The boy surprised the court when he proclaimed that his aunt beat him more than his parents and he adamantly refused to live with her.
When the judge then suggested that he live with his grandparents, the boy cried and said that they also beat him.
After considering the remainder of the immediate family and learning that domestic violence was apparently a way of life among them, the judge took the unprecedented step of allowing the boy to propose who should have custody of him. \
After two recesses to check legal references and confer with the Child Welfare officials, the judge granted temporary custody to the Cincinnati Bengals, whom the boy firmly believes are not capable of beating anyone.
On the first day of school a first grade teacher explains to her class that she is a Bengals fan.
She asks her students to raise their hands if they, too, are Bengals fans.
Wanting to impress their teacher, everyone in the class raises their hand except one little girl.
The teacher looks at the girl with surprise, 'Janie, why didn't you raise your hand?'
Because I'm not a Bengals fan,' she replied.
The teacher, still shocked, asked, 'Well, if you are not a Bengals fan, then who are you a fan of?'
'I am a Steelers fan, and proud of it,' Janie replied.
The teacher could not believe her ears. 'Janie please tell us why you are a Steelers fan?'
Because my mom is a Steelers fan, and my dad is Steelers fan, so I'm a Steelers fan too!''
Well,' said the teacher in a obviously annoyed tone, 'that is no reason for you to be a Steelers fan. You don't have to be just like your parents all of the time. What if your mom was an idiot and your dad was a moron, wha t would you be then?'
Then,' Janie smiled, 'I'd be a Bengals fan.'
4 Football Fans
A Redskins fan, an Eagles fan, a Bengals fan, and a Steelers fan are climbing a mountain and arguing about who loves his team more.

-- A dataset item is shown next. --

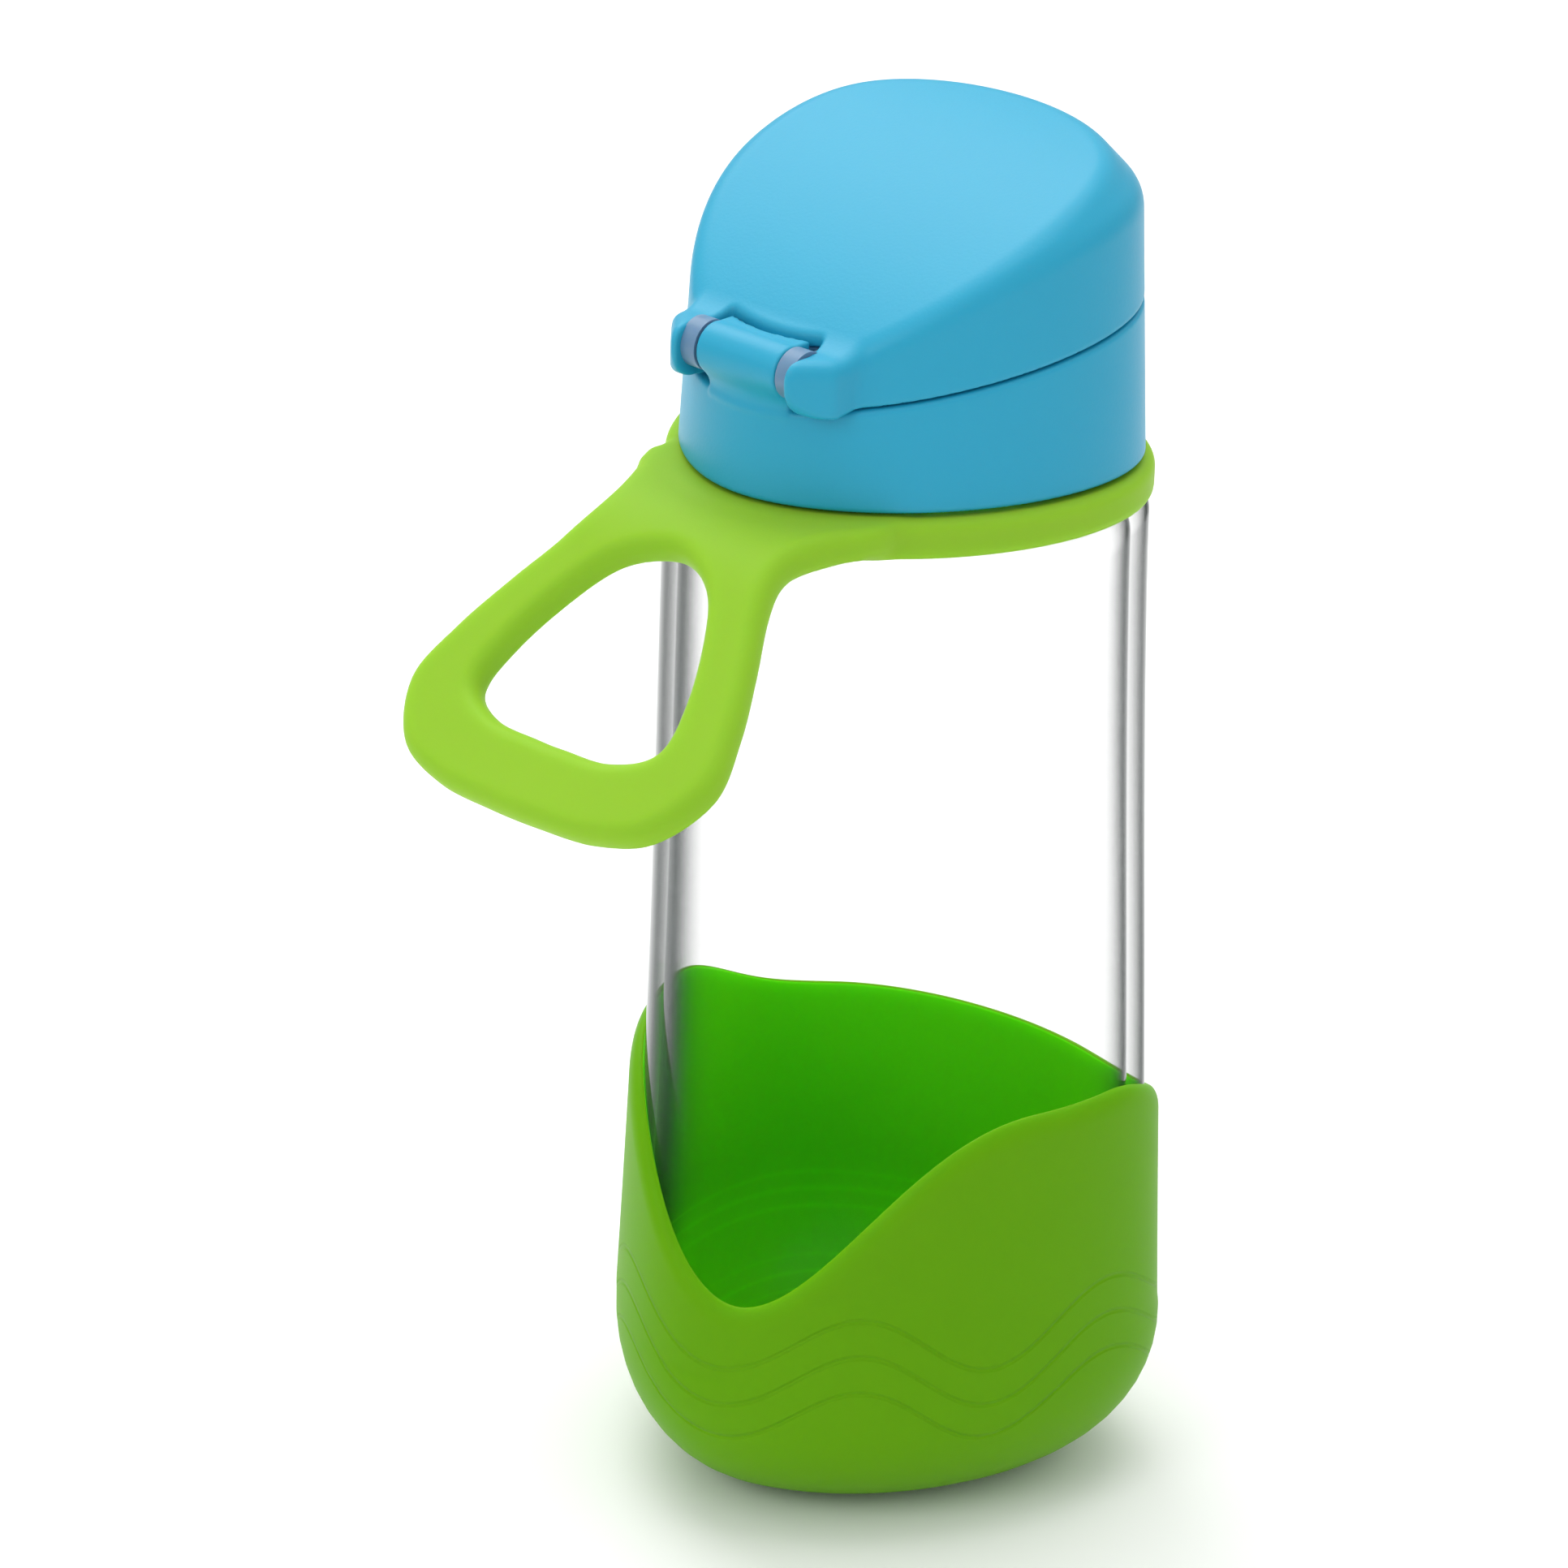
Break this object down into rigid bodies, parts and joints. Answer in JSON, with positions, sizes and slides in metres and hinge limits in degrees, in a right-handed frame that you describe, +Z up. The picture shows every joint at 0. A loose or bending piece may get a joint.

The Redskins fan insists he is the most loyal. 'This is for the Redskins! ' he yells, and jumps off the side of the mountain.
Not to be outdone, the Eagles fan shouts, 'This is for the Eagles!' and throws himself off the mountain.
The Steelers fan is next to profess his love for his team.
He yells, 'This is for everyone!' and pushes the Bengals fan off the mountain.